We then decided to have some kind of power division, so chose a system based on the Trias Politica thought of Montesquieu. From there we started elaborating the government model with separate political parties, a presidential election and a parliament. It was basic, but showed that we were able to reach a common understanding of how our micro-state should look like. After this first part of the game our professor made us present our state to the other half of the class. Surprisingly, the other half of the class had followed the exact same pattern of choosing a religious basis for its shared values and Montesquieus division of powers to create a certain rule of law.

Later on, this made me think a little. Why is it that the majority of people trust on these certain religious values to be strong enough to form the fundamentals of a society, even though they're not religious? Obviously, religion has its functional and regulatory objectives that make it appealing for all people. The division of powers and the rule of law principle on its turn create safety and security for its civilians, giving them the feeling that they can depend on the system because the system is there to protect them.

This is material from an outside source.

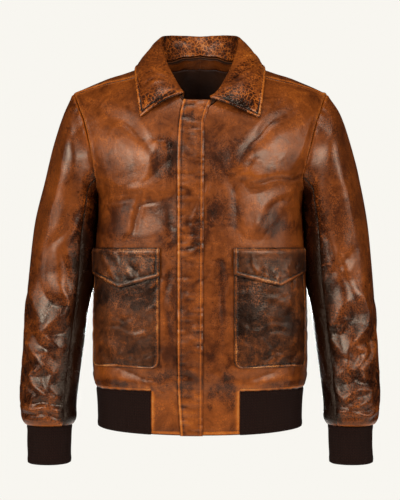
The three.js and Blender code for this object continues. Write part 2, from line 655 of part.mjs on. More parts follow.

Hypothetically speaking, if my class would have been a micro-cosmos representing the world, this would mean that all states would be able to function as they were designed on a moral/religious basis and according to a written and known system of law. Given this hypothesis, a state as the Islamic Republic of Iran should function according to Islamic shared values, according to a written and known law. But practice has unfortunately shown otherwise. As much as religion on an abstract scale presents a solid basis for core shared values, it sometimes can mutate from a beautiful plant in a crystal vase into a man-eating-out-of-control-monster that grows into every cell of the legal system and suffocates it from inside killing every fundamental basis for a rule of law and division of powers.

I wonder why it is possible for some states to have religion as their basics for shaping their constitution, they seem to be able to have division of powers and a decent rule of law, and for some other states this does not work! It makes me wonder if it has to do with the integrity of its people, politicians and government employees. Or does it, in the case of the failure of the Islamic Republic of Iran, have to do with Islam being the basis of the constitution? Is it possible for a state to have an Islamic constitution and a decent rule of law at the same time? Can anyone come up with an unbiased and current example of a successful state which answers positively to this question?